As described above, when transferring personal data to a third-party agent (e.g. a vendor or other company processing personal data for, or on behalf of, the organisation), the organisation must take certain steps to ensure that the agent processes personal data in a manner consistent with the organisation's obligations under the Principles, enter into a written contract with the agent, and include certain information in that contract.

Incident and breach

The Principles do not require any specific steps in relation to security incidents or breaches. However, a security incident or breach may be evidence of the organisation's non-compliance with the security principle (i.e. the requirement that organisations take reasonable and appropriate measures to protect personal data from loss, misuse and unauthorised access, disclosure, alteration, and destruction).

Privacy by Design

The Privacy Shield does not specifically require organisations to implement Privacy by Design ('PbD'). However, compliance with several of the Principles could facilitated by a PbD approach.

Additional requirements

In addition to taking steps outlined above, organisations must provide the following information in their application for Privacy Shield participation:

  • EU-US Privacy Shield contact: Name and contact information of the designated individual nominated to be a EU-US Privacy Shield point of contact for data subjects;
  • a description of the organisation's data processing activities: A description of the organisation's data processing activities, a description of the types of personal data the self-certification covers, the purposes for which the personal data is processed, and the types of third parties with whom the organisation discloses personal data;
  • organisational entities included in the application: A list of all US entities (affiliates and subsidiaries) within the organisation's corporate group that are adhering to the Principles and are covered under the organisation's self-certification; and
  • annual revenue: The organisation's annual revenue (to calculate the annual fee; see section on fees directly below).

Fees

Organisations must pay the following fees, calculated by reference to the organisation's annual revenue:

  • Annual EU-US Privacy Shield Fee (paid upon submission of application); and
  • One-time EU-US Privacy Shield Arbitral Fund Fee for the Annex I Binding Arbitration Mechanism (this fee may be paid here).
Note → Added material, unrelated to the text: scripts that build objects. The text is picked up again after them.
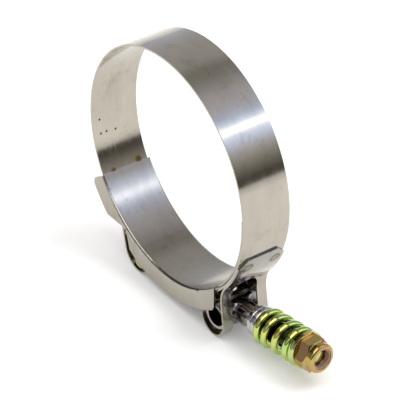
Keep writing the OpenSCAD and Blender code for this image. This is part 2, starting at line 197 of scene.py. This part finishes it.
def round_ring(net, place):
    """Angle from the ring's bottom towards the nut, and distance from the ring's axis."""
    apart = net.add("ShaderNodeSeparateXYZ", {0: place})
    angle = net.math("ARCTAN2", apart.outputs[0], net.math("MULTIPLY", apart.outputs[2], -1.0))
    flat = net.add("ShaderNodeCombineXYZ", {0: apart.outputs[0], 1: apart.outputs[2]}).outputs[0]
    return angle, net.vec("LENGTH", flat, out="Value")


def leaf_mask(net, place):
    """One on the leaf that is welded down beside the nut-side loop."""
    angle, far = round_ring(net, place)
    return net.math("MULTIPLY", net.range(angle, 0.95, 1.1, 0, 1, True),
                    net.math("GREATER_THAN", far, (BAND_OUT_R + 0.06) * MM))


def leaf_end_shade_mask(net, place):
    """One on the sheared end of the nut-side leaf, where a line of painted shade is laid."""
    angle, far = round_ring(net, place)
    off = net.math("ABSOLUTE", net.math("SUBTRACT", angle, math.radians(NUT_LEAF_END)))
    layer = net.math("COMPARE", far, (BAND_OUT_R + 0.24) * MM, 0.18 * MM)
    return net.math("MULTIPLY", net.math("LESS_THAN", off, 0.0012), layer)


def strip_steel(name, marks_and_shade, rough, tone):
    """Bright rolled stainless strip."""
    mat, net = new_material(name)
    place = net.add("ShaderNodeTexCoord").outputs["Object"]
    lines, clouds = use(net, STREAKS, Vector=place)
    pale, dull = [(*(tone * v for v in rgb), 1) for rgb in ((0.475, 0.437, 0.372), (0.415, 0.376, 0.312))]
    color = net.mix(net.range(clouds, 0.35, 0.7, 0, 1), pale, dull)
    color = net.mix(net.range(lines, 0.3, 0.75, 0, 0.35), color, (*(tone * v for v in (0.54, 0.51, 0.455)), 1))
    blots = net.noise(place, 130, 4, 0.6)
    color = net.mix(net.range(blots, 0.58, 0.74, 0, 0.4), color, (0.30, 0.25, 0.185, 1))
    stains = net.noise(place, 520, 2, 0.5)
    color = net.mix(net.range(stains, 0.68, 0.76, 0, 0.35), color, (0.24, 0.16, 0.09, 1))
    height = net.math("MULTIPLY", lines, 0.35)
    if marks_and_shade:
        weld = 0.0
        for centre in WELDS:
            rim = net.math("SUBTRACT", spot(net, place, centre, 1.9, 2.5), spot(net, place, centre, 0.6, 1.6))
            rim = net.math("MAXIMUM", rim, net.math("MULTIPLY", spot(net, place, centre, 1.8, 2.3), 0.55))
            weld = net.math("MAXIMUM", weld, rim)
        color = net.mix(weld, color, (0.15, 0.085, 0.03, 1))
        pit = 0.0
        for centre in PITS:
            pit = net.math("MAXIMUM", pit, spot(net, place, centre, 0.25, 0.6))
        color = net.mix(pit, color, (0.05, 0.045, 0.04, 1))
        heat = spot(net, place, (-38.1, 5.9, -22.3), 0.5, 1.9)
        heat = net.math("MAXIMUM", heat, spot(net, place, (-37.9, -5.0, -22.7), 0.3, 1.6))
        heat = net.math("MULTIPLY", heat, net.range(blots, 0.3, 0.5, 0.5, 1))
        color = net.mix(heat, color, (0.24, 0.13, 0.03, 1))
        color = net.mix(net.math("MULTIPLY", leaf_mask(net, place), 0.26), color, (0.12, 0.14, 0.17, 1))
        # Painted shade: the sheared end of the nut-side leaf is painted nearly black
        cut = leaf_end_shade_mask(net, place)
        color = net.mix(cut, color, (0.03, 0.028, 0.025, 1))
        height = net.math("SUBTRACT", height, net.math("MULTIPLY", weld, 0.4))
        height = net.math("SUBTRACT", height, pit)
    rough = net.range(lines, 0.25, 0.8, rough, rough + 0.11)
    edge = net.add("ShaderNodeBevel", {"Radius": 0.00012}, samples=4).outputs[0]
    bump = net.add("ShaderNodeBump", {"Strength": 0.16, "Distance": 0.00004, "Height": height, "Normal": edge})
    shader = net.add("ShaderNodeBsdfPrincipled", {
        "Base Color": color, "Metallic": 1.0, "Roughness": rough, "Normal": bump.outputs[0]})
    net.add("ShaderNodeOutputMaterial", {0: shader.outputs[0]})
    return mat


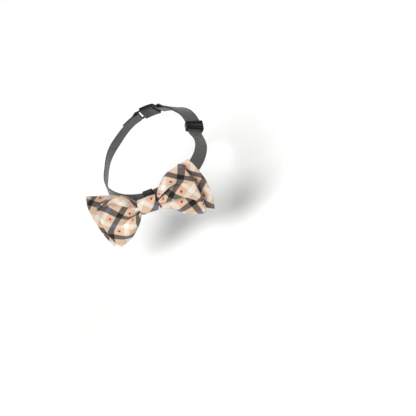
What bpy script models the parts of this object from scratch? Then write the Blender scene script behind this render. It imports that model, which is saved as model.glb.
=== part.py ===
"""A pet bow tie on its adjustable neck strap, with one named solid for each piece.

Units are metres and +Z is up. The origin is the middle of the neck hollow, +Z runs along the
neck towards the head, and the bow faces -Y with its own width along X. Cloth and webbing are
thin walls, so each one is drawn as its middle surface, which a Solidify modifier thickens.
"""

import math
from typing import NamedTuple

import bpy
import numpy as np

MM = 0.001

# Neck strap
STRAP_WIDTH = 0.0150
STRAP_THICKNESS = 0.0013
LOOP_SAMPLES = 720
PLY_RISE = 0.00175
SEWN_TAIL = 0.0190
RISE_LENGTH = 0.0070

# Slider and clasp, with the degrees round the neck that each one sits at
SLIDER_TURN = 27.7
SLIDER_REACH = 0.0052
SLIDER_END = 0.0034
SLIDER_STEP = 0.0026
CLASP_TURN = 90.0
CLASP_BAR = 0.0136
CLASP_BAR_RISE = 0.00215
HARD_BEVEL = 0.0004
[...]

Annual Revenue of organisation

Annual Privacy Shield Fee (Single Framework / Both Frameworks)

One-time EU-US Privacy Shield Arbitral Fund Fee

$0 to $5 million

$250 / $375

$250

Over $5 million to $25 million

$650 / $975

$500

Over $25 million to $500 million

$1,000 / $1,500

$1,000

Over $500 million to $5 billion

$2,500 / $3,750

$5000

Over $5 billion

$3,250 / $4,875

$10,000

Additionally, if an organisation leaves the Privacy Shield, but retains information received under the Privacy Shield, it must annually pay a $200 fee for each applicable Privacy Shield unless it subsequently provides 'adequate' protection for the information by other authorised means.

Compliance benefits

The EU-US Privacy Shield is a voluntary self-certification scheme, administered by the Department of Commerce. As described above, the Department of Commerce is continuing to administer the Privacy Shield, notwithstanding the invalidation of the Privacy Shield as a transfer mechanism. Therefore, participation in the Privacy Shield still has some limited value, e.g. in signalling adherence to certain data protection standards and, in some cases, in fulfilling contractual commitments to maintain participation. In addition, Privacy Shield participation creates a foundation for compliance with the GDPR and data privacy requirements across other jurisdictions. Organisations that continue to participate in the Privacy Shield are not relieved of their obligations and public commitments under those frameworks, and risk enforcement action if they remain a member of the program, but fail to comply.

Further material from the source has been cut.